Throughout this story looms the presence of the witch, an odd, powerful woman with desires of her own. Evil she may be, but she's also a character with deep and sympathetic desires. Her efforts to manipulate the story away from the conventionally happy ending form the conflict of Glassheart.

The production design is oddly lacking in this show – "oddly" because qualified and talented designers worked on it. Buzz Moran's sound design is shoddy and incomplete. Ann Marie Gordon's set design includes oversights, like the cloth that hangs upstage of the apartment window to provide a surface on which to shine Patrick Anthony's lighting, but whose edges are clearly visible from a seat not far from the center of the house. That such successful designers have fallen short across the board suggests a fault in the production which does not belong only to them.

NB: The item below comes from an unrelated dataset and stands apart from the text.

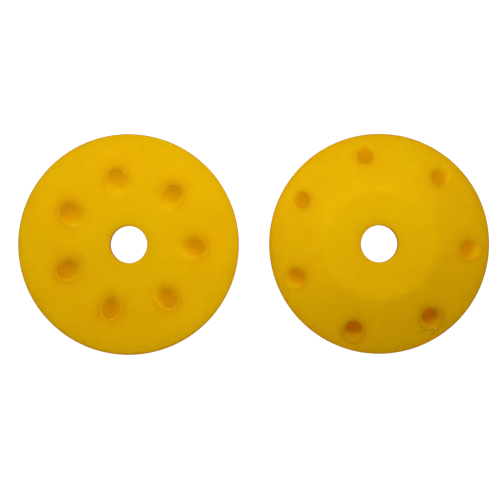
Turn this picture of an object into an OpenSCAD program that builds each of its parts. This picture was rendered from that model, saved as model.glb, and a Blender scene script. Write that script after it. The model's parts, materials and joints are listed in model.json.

Similarly, the performances are good but not quite all the way there. Miller, who has shown subtlety in other roles, growls over other characters' lines and never quite lands his physical characterization of the Beast. As the lamp, Kramer finds a poised, careful way of moving, but she never fully settles into her choices.

Under Kyle Zamcheck's direction, Glassheart is a fascinating experiment with a story based on magic and fantasy. It's easy to wonder whether with just a little bit more time, a little bit more money, or a little bit more unity of vision, the production might have risen from the level of a pretty decent play to among the year's best.